Saturday, 10 October 2015

Natalia Molchanova, free-diver

Natalia Molchanova in 2005
Natalia Molchanova in 2005
Natalia Molchanova, who is missing and presumed dead aged 53, was widely regarded as the world’s greatest free-diver; she held 41 world records in disciplines ranging from holding her breath under water to diving to a depth of more than 100 metres on a single breath.
Free-divers rely on their ability to hold their breath. They push their minds and bodies to unimaginable extremes, descending to great depths, sometimes with the aid of weights or fins. Competitive free-divers also engage in breath holding competitions, both under the sea and while lying still in a pool. They rely on what is known as the “mammalian dive reflex” – a reaction to cold water around the face that slows the heart rate and shifts blood from the extremities to the core of the body – to enable them to hold their breath for extended periods of time.
Natalia Molchanova was the female world record-holder in seven of the eight free-diving disciplines and at nine minutes and two seconds she held the world record for static apnea (holding the breath while lying face down in a pool). Her real love, however, was sea diving. “Compared to the ocean,” she once said, “the pool is like running on a treadmill versus running in the forest.”
Free-divers often talk of the sense of calm achieved when the breath is suspended. Furthermore, during the course of a deep dive the free-diver’s lungs become so compressed by the pressure of the water that the diver becomes negatively buoyant and will sink without having to propel downwards. The dangers, however, range from blackouts, hallucinations and unconsciousness to being swept away by underwater currents.
Natalia Molchanova in the depths Natalia Molchanova in the depths
On August 2 Natalia Molchanova was performing a recreational dive off the coast of Ibiza. She went down to a depth of about 30 to 40 metres, not nearly as deep as her record of 127 metres. It is thought that she may have been caught in a current and because she was diving with weights and without fins she would have been unable to fight against it. She never resurfaced.

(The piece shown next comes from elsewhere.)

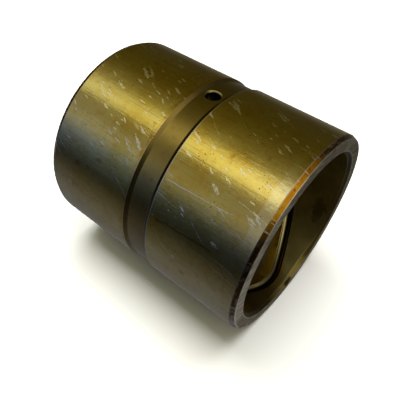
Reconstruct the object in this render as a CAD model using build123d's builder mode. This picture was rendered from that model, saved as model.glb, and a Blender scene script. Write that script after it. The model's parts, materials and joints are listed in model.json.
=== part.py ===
from build123d import *
import os
from math import cos, radians, sin

# Plain sleeve bushing for a 75 mm pin. All sizes are in millimetres and degrees.
# The bushing's axis runs along X. The origin is the middle of the bore, +X points out of
# the front end, and the grease hole points straight up, along +Z.

# Driving dimensions
pin_size = 75.0  # bore diameter
wall = 7.5
length = 100.0
lead_in_length = 2.1  # long, shallow chamfer that starts the sleeve into its housing
lead_in_drop = 0.9
bore_chamfer = 1.3

# Grease groove round the middle of the outside
groove_width = 12.0  # between its edges on the outside
groove_depth = 0.9
groove_slope = 1.6  # how much of the width each sloping side takes
groove_root = 0.5  # corner radius that the turning tool leaves on the floor

# Radial grease hole, from the grease groove into the bore
hole_diameter = 6.0
hole_chamfer = 0.6

# Oil groove in the bore: a figure of eight that crosses itself close to the grease hole
# and turns back near each end, on the far side from the hole
oil_width = 4.0
oil_depth = 1.2
oil_reach = 43.0  # from mid-length to the middle of the groove where it turns back
oil_bend = 12.0  # each turn back is spread over this much either side of its middle
oil_offset = 1.5  # how far round from the hole the eight crosses itself

# Sizes that follow from them
bore_radius = pin_size / 2
outer_radius = bore_radius + wall
floor_radius = outer_radius - groove_depth
half_length = length / 2
half_groove = groove_width / 2
half_floor = half_groove - groove_slope

# A ball cutter this large, held this far from the axis, leaves the oil groove
cutter_radius = (oil_width**2 / 4 + oil_depth**2) / (2 * oil_depth)
cutter_centre = bore_radius + oil_depth - cutter_radius

# The straight flanks of the eight are helices, and each bend is a parabola wrapped round
oil_pitch = 2 * oil_reach / (1 - oil_bend / 360)
flank_length = oil_pitch * (1 - 2 * oil_bend / 360)
bend_drop = oil_pitch * oil_bend / 720
bend_middle = oil_offset - 90


def bend_point(share, end):
    """Cutter's centre in the bend at one end, where share runs from -1 to 1 along the bend."""
    around = radians(bend_middle + share * oil_bend)
    along = end * (oil_reach - bend_drop * share**2)
    return Vector(along, cutter_centre * cos(around), cutter_centre * sin(around))


def bend_direction(share, end):
    """The way that the cutter moves through that point."""
    around = radians(bend_middle + share * oil_bend)
    speed = cutter_centre * radians(oil_bend)
    return Vector(-2 * end * bend_drop * share, -speed * sin(around), speed * cos(around))


with BuildPart() as sleeve:
    # Half section through the wall, revolved about the bushing's axis
    with BuildSketch(Plane.XZ) as section:
        with BuildLine():
            Polyline(
                (-half_length, bore_radius + bore_chamfer),
                (-half_length, outer_radius - lead_in_drop),
                (-half_length + lead_in_length, outer_radius),
                (-half_groove, outer_radius),
                (-half_floor, floor_radius),
                (half_floor, floor_radius),
                (half_groove, outer_radius),
                (half_length - lead_in_length, outer_radius),
                (half_length, outer_radius - lead_in_drop),
                (half_length, bore_radius + bore_chamfer),
                (half_length - bore_chamfer, bore_radius),
                (-half_length + bore_chamfer, bore_radius),
                close=True,
            )
        make_face()
        corners = section.vertices().filter_by_position(Axis.Y, floor_radius, floor_radius)
        fillet(corners, groove_root)
    revolve(axis=Axis.X)

    # Two helices, one of each hand, cross near the hole and make the flanks of the eight
    for hand in (1, -1):
        with BuildLine() as flank:
            helix = Helix(
                oil_pitch,
                flank_length,
                cutter_centre,
                center=(-flank_length / 2, 0, 0),
                direction=(1, 0, 0),
                lefthand=hand < 0,
                mode=Mode.PRIVATE,
            )
            add(helix.rotate(Axis.X, oil_offset - hand * (180 - oil_bend)))
        with BuildSketch(flank.line ^ 0):
            Circle(cutter_radius)
        sweep(mode=Mode.SUBTRACT)

    # A bend joins the two flanks at each end
    for end in (1, -1):
        with BuildLine() as bend:
            through = [bend_point(share, end) for share in (-1, -0.5, 0, 0.5, 1)]
            Spline(through, tangents=(bend_direction(-1, end), bend_direction(1, end)))
        with BuildSketch(bend.line ^ 0):
            Circle(cutter_radius)
        sweep(mode=Mode.SUBTRACT)

    # Grease hole, drilled down from the groove's floor and countersunk there
    with Locations((0, 0, floor_radius)):
        CounterSinkHole(
            radius=hole_diameter / 2,
            counter_sink_radius=hole_diameter / 2 + hole_chamfer,
            depth=outer_radius - bore_radius,
            counter_sink_angle=90,
        )

sleeve.part.label = "sleeve"

os.makedirs("parts", exist_ok=True)
export_step(sleeve.part, "parts/sleeve.step")

print(f"oil groove: cutter {2 * cutter_radius:.2f} mm across, pitch {oil_pitch:.2f} mm")
print(f"sleeve: {sleeve.part.volume / 1000:.1f} cm3, {len(sleeve.part.faces())} faces")
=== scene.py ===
import json
import math

import bmesh
import bpy
from mathutils import Matrix, Vector, noise


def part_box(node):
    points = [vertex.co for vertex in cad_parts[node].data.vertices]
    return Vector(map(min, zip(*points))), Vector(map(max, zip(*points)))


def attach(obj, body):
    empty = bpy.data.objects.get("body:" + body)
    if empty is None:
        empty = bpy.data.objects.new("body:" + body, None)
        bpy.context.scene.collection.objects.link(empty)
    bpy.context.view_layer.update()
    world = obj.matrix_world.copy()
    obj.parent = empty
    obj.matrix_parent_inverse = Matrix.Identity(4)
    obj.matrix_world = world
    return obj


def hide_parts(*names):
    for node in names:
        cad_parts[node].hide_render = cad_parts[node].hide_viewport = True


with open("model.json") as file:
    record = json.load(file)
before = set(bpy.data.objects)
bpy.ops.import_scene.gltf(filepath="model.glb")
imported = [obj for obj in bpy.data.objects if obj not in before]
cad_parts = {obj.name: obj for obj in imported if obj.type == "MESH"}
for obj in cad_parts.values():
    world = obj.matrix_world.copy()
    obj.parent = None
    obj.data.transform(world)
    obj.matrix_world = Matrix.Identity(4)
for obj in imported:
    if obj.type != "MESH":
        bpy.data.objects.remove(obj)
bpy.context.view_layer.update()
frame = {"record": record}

# A sleeve bushing lies on a pale floor. The axis runs along X, the grease hole is on top (+Z)
# and the front end is at +X. Lengths are millimetres until a mesh is made, then metres.
MM = 0.001

low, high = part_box("sleeve")
mounts = {mount["name"]: mount for mount in frame["record"]["mounts"]}

HALF_LENGTH = high.x / MM
OUTER_RADIUS = min(high.y, -low.y) / MM
BORE_RADIUS = mounts["bore"]["dims"]["r_mm"]
HOLE_RADIUS = mounts["grease_hole"]["dims"]["r_mm"]
BORE_CHAMFER = (2 * HALF_LENGTH - mounts["bore"]["dims"]["length_mm"]) / 2
LEAD_IN_LENGTH = (2 * HALF_LENGTH - mounts["outside_seat"]["dims"]["length_mm"]) / 2
LEAD_IN_DROP = 0.9
HALF_GROOVE = 6.0
GROOVE_SLOPE = 1.6
GROOVE_DEPTH = 0.9
GROOVE_ROOT = 0.5
HOLE_CHAMFER = 0.6
EDGE_BREAK = 0.22
EDGE_WEAR = 0.07

# Oil groove in the bore: a figure of eight that crosses itself near the grease hole
OIL_WIDTH = 4.0
OIL_DEPTH = 1.2
OIL_REACH = 43.0
OIL_BEND = 12.0
OIL_OFFSET = 1.5
OIL_EDGE = 0.3
# Degrees that each half of the groove's cutter runs past the bend, into the other half
OIL_OVERLAP = 0.1
OIL_LID_PAST, OIL_LID_DROP = 0.25, 0.6
OIL_PITCH = 2 * OIL_REACH / (1 - OIL_BEND / 360)
OIL_BEND_DROP = OIL_PITCH * OIL_BEND / 720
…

Natalia Vadimovna Molchanova was born on May 8 1962 in Ufa, Bashkortostan, which was then part of the Soviet Union. In her youth she was an Olympic swimmer, but she abandoned the sport at the age of 20 after the birth of her son. Twenty years later she returned to the water, this time as a free-diver. She quickly gained recognition for her ability, setting a national record in 2003 at the Russian championships. She also became the first woman to free dive beneath the blue hole in Dahab, on the coast of the Red Sea, a treacherous stretch of water some 55 metres deep which is also known as the divers’ cemetery, in reference to the numerous scuba divers who have died there.

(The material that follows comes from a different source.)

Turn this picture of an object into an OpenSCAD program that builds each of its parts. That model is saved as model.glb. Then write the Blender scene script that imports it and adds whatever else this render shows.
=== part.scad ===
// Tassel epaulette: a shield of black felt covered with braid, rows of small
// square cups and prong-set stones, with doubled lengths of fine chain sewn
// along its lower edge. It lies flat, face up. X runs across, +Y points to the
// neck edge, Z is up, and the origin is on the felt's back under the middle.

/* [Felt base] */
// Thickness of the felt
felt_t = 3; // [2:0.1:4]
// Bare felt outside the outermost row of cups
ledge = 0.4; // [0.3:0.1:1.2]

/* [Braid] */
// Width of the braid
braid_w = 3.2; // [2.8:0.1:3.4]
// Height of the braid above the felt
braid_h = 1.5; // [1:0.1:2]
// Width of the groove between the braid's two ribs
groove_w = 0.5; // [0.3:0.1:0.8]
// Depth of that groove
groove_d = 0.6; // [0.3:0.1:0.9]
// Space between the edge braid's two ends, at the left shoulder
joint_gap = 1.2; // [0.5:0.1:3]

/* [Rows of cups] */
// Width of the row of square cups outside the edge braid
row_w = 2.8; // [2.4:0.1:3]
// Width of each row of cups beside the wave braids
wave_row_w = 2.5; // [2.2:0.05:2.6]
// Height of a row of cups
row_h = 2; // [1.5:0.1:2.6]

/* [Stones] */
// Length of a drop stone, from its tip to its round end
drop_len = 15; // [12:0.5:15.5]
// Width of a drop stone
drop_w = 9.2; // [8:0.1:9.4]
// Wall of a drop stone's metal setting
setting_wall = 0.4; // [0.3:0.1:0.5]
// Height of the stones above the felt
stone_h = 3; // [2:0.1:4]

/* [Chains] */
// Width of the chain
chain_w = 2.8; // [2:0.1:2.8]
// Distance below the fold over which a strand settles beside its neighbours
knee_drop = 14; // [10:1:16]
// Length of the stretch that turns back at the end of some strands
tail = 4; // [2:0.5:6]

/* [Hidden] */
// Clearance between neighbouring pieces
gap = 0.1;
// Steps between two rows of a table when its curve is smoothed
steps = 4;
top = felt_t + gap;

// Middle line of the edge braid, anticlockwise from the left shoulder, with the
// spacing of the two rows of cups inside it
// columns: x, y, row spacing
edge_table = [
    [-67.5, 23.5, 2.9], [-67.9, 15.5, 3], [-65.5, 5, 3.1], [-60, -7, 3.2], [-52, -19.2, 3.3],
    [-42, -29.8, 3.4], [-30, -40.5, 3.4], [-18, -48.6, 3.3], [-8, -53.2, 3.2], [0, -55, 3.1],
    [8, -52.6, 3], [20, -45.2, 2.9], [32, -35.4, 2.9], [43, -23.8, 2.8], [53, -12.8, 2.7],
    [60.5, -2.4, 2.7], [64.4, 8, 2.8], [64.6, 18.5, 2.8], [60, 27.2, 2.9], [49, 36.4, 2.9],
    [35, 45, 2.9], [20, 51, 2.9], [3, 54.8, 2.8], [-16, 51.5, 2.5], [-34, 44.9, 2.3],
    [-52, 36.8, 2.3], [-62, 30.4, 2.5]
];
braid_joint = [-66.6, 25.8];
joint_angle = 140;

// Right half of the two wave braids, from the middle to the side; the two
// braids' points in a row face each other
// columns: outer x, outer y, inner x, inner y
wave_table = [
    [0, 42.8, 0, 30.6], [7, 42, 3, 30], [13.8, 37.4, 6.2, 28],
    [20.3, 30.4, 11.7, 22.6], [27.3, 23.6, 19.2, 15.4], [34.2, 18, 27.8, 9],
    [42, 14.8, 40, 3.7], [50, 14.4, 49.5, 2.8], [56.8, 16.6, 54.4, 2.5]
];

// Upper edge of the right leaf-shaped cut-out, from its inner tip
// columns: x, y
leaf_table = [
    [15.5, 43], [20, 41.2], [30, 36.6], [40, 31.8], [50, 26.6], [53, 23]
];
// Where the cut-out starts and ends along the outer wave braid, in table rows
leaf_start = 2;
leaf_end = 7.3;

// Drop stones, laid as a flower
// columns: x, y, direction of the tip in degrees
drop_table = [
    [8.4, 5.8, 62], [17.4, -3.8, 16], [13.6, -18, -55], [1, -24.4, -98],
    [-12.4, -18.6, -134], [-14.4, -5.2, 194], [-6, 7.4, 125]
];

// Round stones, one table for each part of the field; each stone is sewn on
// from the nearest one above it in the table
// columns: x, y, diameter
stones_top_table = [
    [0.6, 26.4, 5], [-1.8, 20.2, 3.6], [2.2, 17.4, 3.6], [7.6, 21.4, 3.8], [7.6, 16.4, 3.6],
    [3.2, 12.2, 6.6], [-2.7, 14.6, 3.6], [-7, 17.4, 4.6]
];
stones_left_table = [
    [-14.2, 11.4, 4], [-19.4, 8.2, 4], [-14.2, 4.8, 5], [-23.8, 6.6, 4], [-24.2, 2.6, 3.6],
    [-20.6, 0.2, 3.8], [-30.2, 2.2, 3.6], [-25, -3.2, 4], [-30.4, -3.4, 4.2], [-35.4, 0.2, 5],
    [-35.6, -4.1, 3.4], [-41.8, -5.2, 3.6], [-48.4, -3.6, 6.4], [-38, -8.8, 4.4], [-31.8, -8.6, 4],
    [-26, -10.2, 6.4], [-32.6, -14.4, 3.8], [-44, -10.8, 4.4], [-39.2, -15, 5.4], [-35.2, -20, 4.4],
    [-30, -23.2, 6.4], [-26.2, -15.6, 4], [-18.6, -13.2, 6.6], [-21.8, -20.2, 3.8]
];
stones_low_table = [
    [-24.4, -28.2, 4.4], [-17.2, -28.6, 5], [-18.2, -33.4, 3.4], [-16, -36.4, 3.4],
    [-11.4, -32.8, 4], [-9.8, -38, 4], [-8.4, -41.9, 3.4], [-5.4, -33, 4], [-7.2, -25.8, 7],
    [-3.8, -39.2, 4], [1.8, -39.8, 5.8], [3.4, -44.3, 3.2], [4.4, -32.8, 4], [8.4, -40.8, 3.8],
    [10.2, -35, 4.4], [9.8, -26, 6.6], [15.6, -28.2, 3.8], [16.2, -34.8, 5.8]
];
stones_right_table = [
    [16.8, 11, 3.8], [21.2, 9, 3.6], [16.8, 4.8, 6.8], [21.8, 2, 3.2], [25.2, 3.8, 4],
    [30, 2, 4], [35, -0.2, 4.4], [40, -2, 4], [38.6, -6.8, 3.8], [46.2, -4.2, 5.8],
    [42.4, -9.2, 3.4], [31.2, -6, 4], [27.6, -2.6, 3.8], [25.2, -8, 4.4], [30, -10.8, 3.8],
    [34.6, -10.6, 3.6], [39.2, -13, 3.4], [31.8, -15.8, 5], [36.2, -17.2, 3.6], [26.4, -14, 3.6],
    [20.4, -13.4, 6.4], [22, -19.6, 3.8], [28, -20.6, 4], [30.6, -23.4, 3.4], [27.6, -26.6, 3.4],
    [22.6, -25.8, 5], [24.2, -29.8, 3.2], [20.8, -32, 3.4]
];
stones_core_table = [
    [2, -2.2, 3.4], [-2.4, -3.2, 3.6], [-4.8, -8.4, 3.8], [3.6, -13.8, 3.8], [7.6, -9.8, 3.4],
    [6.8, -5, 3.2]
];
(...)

She taught free-diving alongside her son at the Russian State University for Physical Education, and founded the Free-diving Federation of Russia.

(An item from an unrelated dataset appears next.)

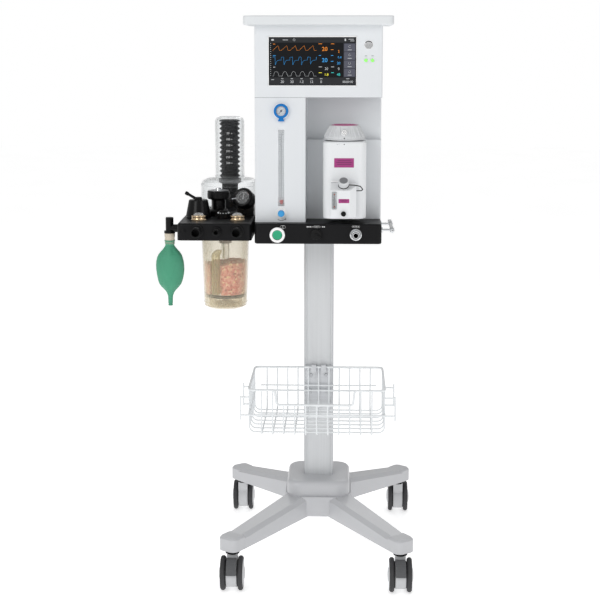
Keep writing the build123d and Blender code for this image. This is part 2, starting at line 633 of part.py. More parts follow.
with BuildPart() as apl:
    turned(level(SLAB_TOP, *APL), [(0, 0), (24, 0), (24, 12), (21, 15), (17, 17), (17, 37), (20, 40),
                                   (5 + RUN, 40), (5 + RUN, 12), (0, 12)])
save(apl.part, "apl_body")

with BuildPart() as apl_knob:
    turned(level(SLAB_TOP + 40.4, *APL), [(0, 0), (24.5, 0), (27, 3), (27, 17), (25, 20), (0, 20)])
    disc(level(SLAB_TOP + 14, *APL), 5, 27)
    with BuildSketch(level(SLAB_TOP + 42, *APL)):
        with PolarLocations(27.4, 20):
            Circle(1.5)
    extrude(amount=13, mode=Mode.SUBTRACT)
save(apl_knob.part, "apl_knob")

with BuildPart() as release:
    turned(level(SLAB_TOP + 0.3, *RELEASE), [(0, 0), (15, 0), (15, 11), (13, 13), (10, 13), (10, 18),
                                             (8.6, 19), (0, 19)])
    disc(level(SLAB_TOP - 10, *RELEASE), 4, 11)
    with BuildSketch(level(SLAB_TOP + 2, *RELEASE)):
        with PolarLocations(15.3, 24):
            Circle(0.9)
    extrude(amount=9, mode=Mode.SUBTRACT)
save(release.part, "release_knob")

# ---- airway gauge --------------------------------------------------------------------------------
with BuildPart() as airway:
    turned(GAUGE_FACE.offset(-30), [(0, 0), (21, 0), (24.5, 4), (24.5, 28), (22.5, 30), (17, 30),
                                    (17, 23), (1, 23), (1, 27), (0, 27)])
    slab_box(-197, -157, -16, 16, SLAB_TOP, 857)
    slab_box(-213, -179, -38, -8, SLAB_TOP, 831)
    disc(GAUGE_FACE.offset(-7), 17, 20, Mode.SUBTRACT)
    disc(GAUGE_FACE.offset(-7), 1, 4)
save(airway.part, "airway_gauge")

with BuildPart() as airway_needle:
    needle(Plane(GAUGE_FACE.offset(-5.4).origin, x_dir=GAUGE_FACE.y_dir, z_dir=GAUGE_FACE.z_dir), 13)
save(airway_needle.part, "airway_needle")

# ---- bell and bellows ----------------------------------------------------------------------------
with BuildPart() as bell:
    turned(level(SLAB_TOP, BELL_X, BELL_Y), [(69, 0), (75, 0), (75, 4), (72, 6), (72, 66), (68, 74),
                                             (58, 79), (39, 80.5), (36, 84), (36, 222), (33, 229),
                                             (24, 232), (0, 232), (0, 229), (23, 229), (31, 226.4),
                                             (33.4, 221), (33.4, 82), (38, 77.6), (56, 76), (65, 71.6),
                                             (69, 64)])
save(bell.part, "bell_housing")

BELLOWS_FOOT = SLAB_TOP + 80.3
BELLOWS_LEN = 140.0
FOLDS = 12
with BuildPart() as bellows:
    pitch = BELLOWS_LEN / FOLDS
    outer = [(21.5, 0)]
    inner = [(20.3, 0)]
    for i in range(FOLDS):
        outer += [(25.5, pitch * (i + 0.5)), (21.5, pitch * (i + 1))]
        inner += [(24.3, pitch * (i + 0.5)), (20.3, pitch * (i + 1))]
    turned(level(BELLOWS_FOOT, BELL_X, BELL_Y), outer + inner[::-1])
save(bellows.part, "bellows")

with BuildPart() as plate:
    turned(level(BELLOWS_FOOT + BELLOWS_LEN + 0.2, BELL_X, BELL_Y), [(0, 0), (25.5, 0), (25.5, 3), (18, 5),
                                                                     (0, 5)])
save(plate.part, "bellows_plate")

# ---- absorbent canister --------------------------------------------------------------------------
RETURN = (-246.0, -58.0)
with BuildPart() as canister:
    turned(level(607, CAN_X, CAN_Y), [(0, 0), (42, 0), (49, 4), (51.5, 12), (57, 171), (59, 171),
                                      (59, 177.6), (54, 177.6), (48.6, 13), (46.6, 5), (41, 3), (0, 3)])
save(canister.part, "canister")

with BuildPart() as granules:
    with BuildSketch(level(640, CAN_X, CAN_Y)):
        Circle(49.0)
    with BuildSketch(level(722, CAN_X, CAN_Y)):
        Circle(51.5)
    loft()
    disc(level(630, *RETURN), 10.4, 110, Mode.SUBTRACT)
save(granules.part, "granules")

with BuildPart() as seal:
    with BuildSketch(level(633, CAN_X, CAN_Y)):
        Circle(48.9)
        Circle(40, mode=Mode.SUBTRACT)
    extrude(amount=7)
save(seal.part, "canister_seal")

with BuildPart() as return_tube:
    with BuildSketch(level(640, *RETURN)):
        Circle(10.2)
        Circle(8, mode=Mode.SUBTRACT)
    extrude(amount=92)
    turned(level(732, *RETURN), [(8, 0), (10.2, 0), (10.2, 3), (7, 8), (0, 10), (0, 7.6), (5.6, 6.2),
                                 (8, 2)])
save(return_tube.part, "canister_handle")

# ---- bag elbow, connector and breathing bag ------------------------------------------------------
with BuildPart() as elbow:
    disc(level(801, BAG_X, BAG_Y), 9.3, 32)
    fillet(elbow.edges().group_by(Axis.Z)[-1], 2)
    disc(level(796, BAG_X, BAG_Y), 13, 5)
    disc(side(BAG_X, BAG_Y, ARM_Z - 7), 9.3, 22)
    disc(side(BAG_X, BAG_Y, ARM_Z - 7), 7.6, 40)
    disc(level(782, BAG_X, BAG_Y), 9.0, 15)
    disc(level(776, BAG_X, BAG_Y), 7, 45, Mode.SUBTRACT)
save(elbow.part, "bag_elbow")

with BuildPart() as connector:
    turned(level(779.8, BAG_X, BAG_Y), [(9, 0), (11.4, 0), (11.6, 6), (12.2, 7), (12.2, 15), (11.4, 16),
                                        (9, 16)])
save(connector.part, "bag_connector")

BAG_RINGS = ((779.5, 11.8, 11.8), (766, 10.4, 10.4), (757, 19, 15), (750, 24, 17.6), (740, 29.2, 21),
             (728, 31.8, 23), (710, 32.6, 23.6), (690, 30, 21.8), (676, 25.8, 19), (664, 16.1, 13),
             (653, 7.7, 7.2), (645, 5.2, 5.2), (626, 4.8, 4.8))
with BuildPart() as bag:
    for z, rx, ry in BAG_RINGS:
        with BuildSketch(level(z, BAG_X, BAG_Y)):
            Ellipse(rx, ry - 0.01)
    loft(ruled=True)
    for z, rx, ry in BAG_RINGS[:10]:
        with BuildSketch(level(z, BAG_X, BAG_Y)):
            Ellipse(rx - 1.1, ry - 1.11)
    loft(ruled=True, mode=Mode.SUBTRACT)
save(bag.part, "breathing_bag")
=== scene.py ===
"""Looks of the veterinary anesthesia machine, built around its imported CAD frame."""
import math
import random
import bmesh
import bpy
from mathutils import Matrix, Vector, noise


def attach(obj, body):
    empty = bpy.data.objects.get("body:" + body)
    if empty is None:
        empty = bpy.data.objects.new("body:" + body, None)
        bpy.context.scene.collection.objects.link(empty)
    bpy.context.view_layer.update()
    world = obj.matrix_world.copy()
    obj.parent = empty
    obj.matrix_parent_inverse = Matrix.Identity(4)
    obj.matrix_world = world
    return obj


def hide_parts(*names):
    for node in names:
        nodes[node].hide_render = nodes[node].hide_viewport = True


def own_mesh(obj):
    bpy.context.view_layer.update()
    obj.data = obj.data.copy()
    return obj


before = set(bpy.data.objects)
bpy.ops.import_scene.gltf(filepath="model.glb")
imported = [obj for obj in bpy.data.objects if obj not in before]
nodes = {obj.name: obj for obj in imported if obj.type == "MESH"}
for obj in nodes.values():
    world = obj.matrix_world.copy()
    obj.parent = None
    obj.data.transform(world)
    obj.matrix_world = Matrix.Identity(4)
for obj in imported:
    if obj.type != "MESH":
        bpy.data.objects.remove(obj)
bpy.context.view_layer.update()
MM = 0.001
COLUMN_X, AXIS_Y = 74.0, 20.0
TAU = 2 * math.pi
CABINET_FRONT, VAPORIZER_FRONT, SLAB_Y = -134.0, -160.0, -162.5
BLOCK_TOP, PORT_Z = 825.0, 806.5


def metres(p):
    """A point in mm from the column axis becomes metres in the row frame."""
    return Vector(((p[0] + COLUMN_X) * MM, (p[1] + AXIS_Y) * MM, p[2] * MM))


# ---- camera -----------------------------------------------------------
LENS_MM = 84.0
EYE = (61.3, -3356.4, 1230.1)
PITCH = 0.1462
YAW = 0.0321
cam_data = bpy.data.cameras.new("camera")
camera = bpy.data.objects.new("camera", cam_data)
bpy.context.scene.collection.objects.link(camera)
bpy.context.scene.camera = camera
cam_data.lens = LENS_MM
cam_data.sensor_width = 36.0
cam_data.shift_y = -0.08
cam_data.clip_end = 60.0
camera.location = metres(EYE)
camera.rotation_euler = (math.pi / 2 - PITCH, 0, YAW)


# ---- materials --------------------------------------------------------
def rgb(r, g, b):
    """Screen colour 0-255 to linear."""
    return tuple(((c / 255 + 0.055) / 1.055) ** 2.4 if c > 10 else c / 255 / 12.92 for c in (r, g, b))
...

Fiercely competitive but with a gentle temperament, Natalia Molchanova regarded free-diving as a way of life rather than just a sport. “Birth and death are important,” she explained, “but free-diving competitions are just games for adults.”
She saw the time she spent under water as a state of transcendence. In addition to publishing two instruction manuals and numerous articles about the sport, she wrote a collection of poetry inspired by her experiences underwater. “I have perceived non existence,” she wrote, “the silence of eternal dark, and the infinity.”
She is survived by her son, Alexey Molchanov, a champion free-diver, and her daughter, Oksana.